Homestead Cabins
Homestead Cabins

(excerpt from the 2015 Institute of Investigative Living reader)
The “Homestead Acts”:
The “Homestead Acts” were several different US laws that gave applicants 160 acres of land, typically called a “homestead”, for little or no cost. They were originally passed as an expression of the Northerners “Free Soil Party” which wanted individual farmers to own and operate their own farms, instead of Southern slave-owners who used groups of slaves to their economic advantage.
The “yeoman farmer”, an ideal of Jeffersonian democracy, was a powerful influence in American politics during the 1840—1850s. Many politicians believed the Homestead Acts would help increase the number of “virtuous yeomen”. The Free Soil Party demanded that new lands opening up in the west be made available to independent farmers, rather than wealthy planters who would develop it with the use of slaves forcing the yeomen farmers onto marginal lands. Southern Democrats continually fought (and defeated) previous homestead law proposals, fearing that free land would attract European immigrants and poor Southern whites to the West. The Homestead Acts required a three-step procedure: 1. File an application 2. Live on and improve the land for five years 3. File for deed of title.
Between 1862 and 1934, the federal government granted a total of 10% of all land in the United States. Homesteading was discontinued in 1976, except in Alaska, where it continued until 1986. About 40% of the applicants who started the process were able to complete it and obtain title to their homesteaded land.
The “Baby” Homestead Act:
The earliest known homesteader in Joshua Tree filed on a site in the Fall of 1911. The land in the desert was impossible to farm — and in 1938 during the height of the Great Depression, President Roosevelt passed the Small-Tract or “baby” Homestead Act — so instead of 160 acres, people were allowed to acquire a 5-acre parcel of land through the “improvement” of building a small structure on non-agricultural sites.

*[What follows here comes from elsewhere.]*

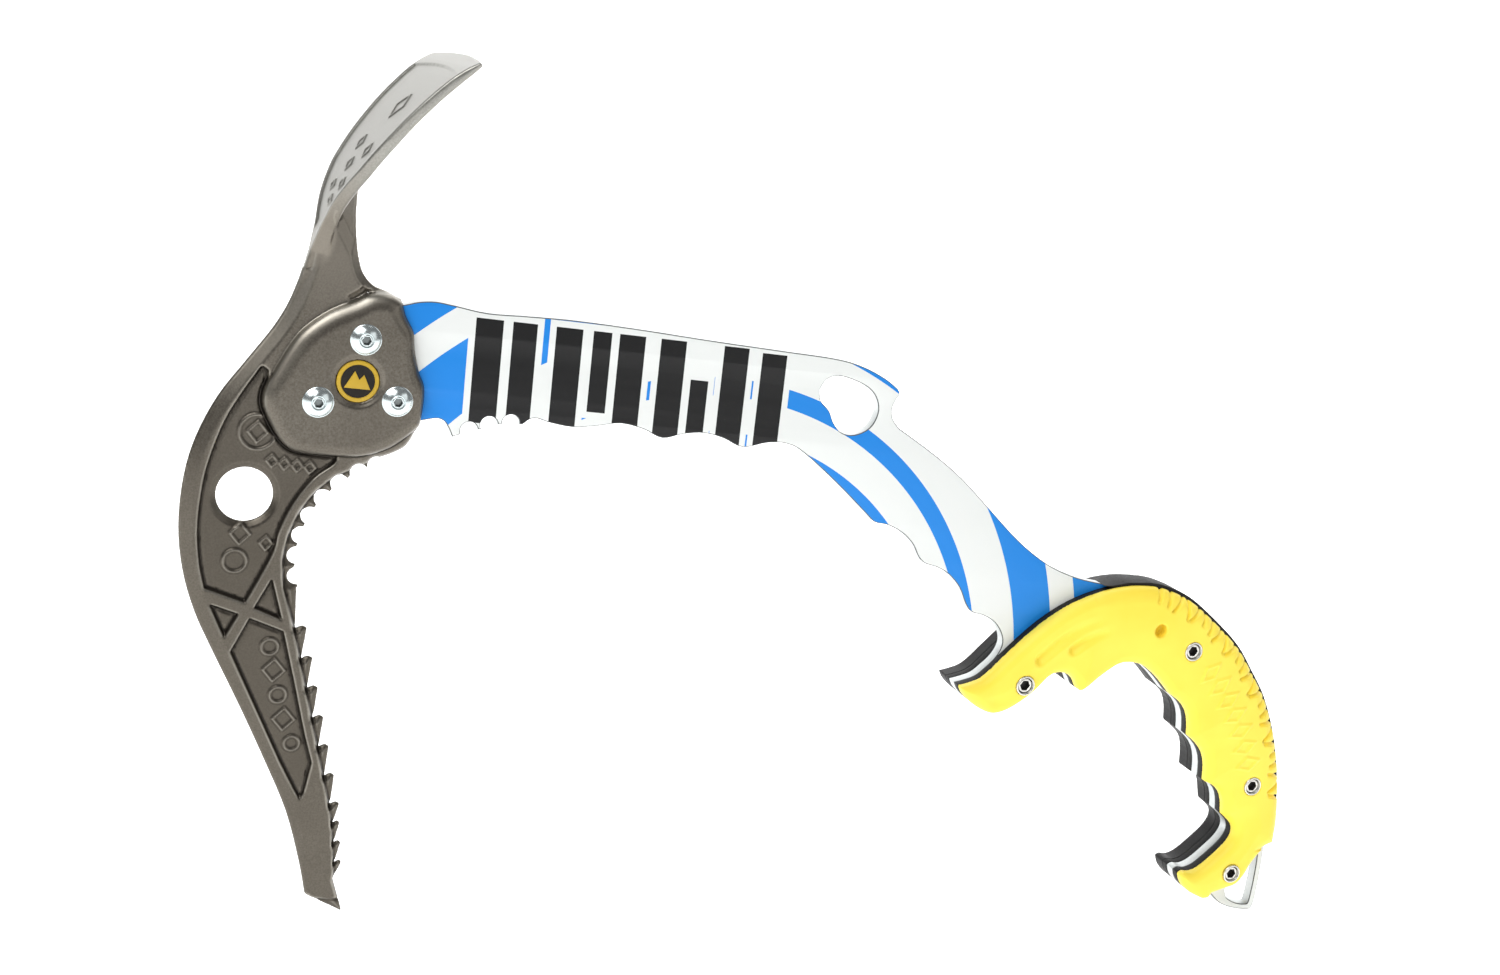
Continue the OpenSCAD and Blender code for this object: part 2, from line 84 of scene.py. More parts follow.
class Field:
    """A function of x and z on a grid, read between the grid's points."""

    def __init__(self, low, high, step):
        self.low, self.high, self.step = np.array(low, float), np.array(high, float), step
        self.shape = tuple(int(n) for n in np.ceil((np.array(high) - self.low) / step) + 1)
        self.x = low[0] + step * np.arange(self.shape[0])[:, None]
        self.z = low[1] + step * np.arange(self.shape[1])[None, :]
        self.values = None

    def to_lines(self, loops, closed=True):
        """Signed distance to the outlines: negative inside them, by the even-odd rule."""
        best = np.full(self.shape, 1e9)
        inside = np.zeros(self.shape, bool)
        for loop in loops:
            ends = np.roll(loop, -1, axis=0) if closed else loop[1:]
            for a, b in zip(loop, ends):
                d = b - a
                px, pz = self.x - a[0], self.z - a[1]
                t = np.clip((px * d[0] + pz * d[1]) / max(d @ d, 1e-12), 0, 1)
                best = np.minimum(best, (px - t * d[0]) ** 2 + (pz - t * d[1]) ** 2)
                if closed and a[1] != b[1]:
                    row = (self.z >= min(a[1], b[1])) & (self.z < max(a[1], b[1]))
                    inside ^= row & (self.x < a[0] + (self.z - a[1]) * d[0] / d[1])
        self.values = np.sqrt(best) * np.where(inside, -1, 1)
        return self

    def __call__(self, x, z):
        u = np.clip((x - self.low[0]) / self.step, 0, self.shape[0] - 1.001)
        v = np.clip((z - self.low[1]) / self.step, 0, self.shape[1] - 1.001)
        i, j = u.astype(int), v.astype(int)
        u, v, g = u - i, v - j, self.values
        return ((g[i, j] * (1 - u) + g[i + 1, j] * u) * (1 - v)
                + (g[i, j + 1] * (1 - u) + g[i + 1, j + 1] * u) * v)


# ---- Blending of shapes ----

def ease(t):
    """0 below 0, 1 above 1, and smooth between."""
    t = np.clip(t, 0, 1)
    return t * t * (3 - 2 * t)


def soft_min(a, b, k):
    """The smaller of a and b, with a rounded change over k."""
    h = np.maximum(k - np.abs(a - b), 0) / k
    return np.minimum(a, b) - h * h * k / 4


def soft_max(a, b, k):
    """The larger of a and b, with a rounded change over k."""
    return -soft_min(-a, -b, k)


def smooth_curve(points, n=8):
    """A smooth open curve through the points."""
    p = np.array(points, float)
    p = np.vstack([2 * p[0] - p[1], p, 2 * p[-1] - p[-2]])
    t = np.arange(n)[:, None] / n
    parts = [0.5 * (2 * b + (c - a) * t + (2 * a - 5 * b + 4 * c - d) * t ** 2
                    + (3 * b - a - 3 * c + d) * t ** 3)
             for a, b, c, d in zip(p, p[1:], p[2:], p[3:])]
    return np.vstack(parts + [p[-2:-1]])


# ---- Meshes from shape functions ----

CORNERS = [(i, j, k) for i in (0, 1) for j in (0, 1) for k in (0, 1)]
CELL_EDGES = [(a, b) for a in CORNERS for b in CORNERS
              if sum(b) - sum(a) == 1 and all(p <= q for p, q in zip(a, b))]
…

Originally this required a 200 square foot cabin, but later this size was increased to 400 square feet. Some of the first homesteaders were World War I Servicemen who wanted to move out to the desert for health reasons (apparently the gases used in warfare had damaged their lungs, and the dry desert climate was easier for them to tolerate than more humid climates).
San Bernardino County was enthusiastic about “getting lands on the tax rolls”, and was not concerned about infrastructure (roads, water, power, schools) to support such development. Because of this, dirt roads are not part of the county maintained road system so the property owners pay for maintenance. Much of the original grid-work of desert roads is now melting back into the desert.
The “baby” Homestead Act boom reached its peak after World War II when thousands of claims were filed in the Morongo Basin, sometimes sight-unseen in unbuildable washes or rock piles. Local companies such as Homestead Supplies grew by serving the “Five Acre People”, developing the quick-rising “jackrabbit” cabin models that could be put up almost overnight to help meet the requirements for proving up a claim. The boom petered out and homesteading came to an end by 1976. Today, the 5-acre homesteads, decaying, rehabilitated or acting as ruined catalysts for new forms of off-the-grid living have become the basis of a special “edge-culture” built upon a combination of resourcefulness, creativity, lack of traditional infrastructure, determination, and diversity that is increasingly rare in the monotonous suburban landscapes of California.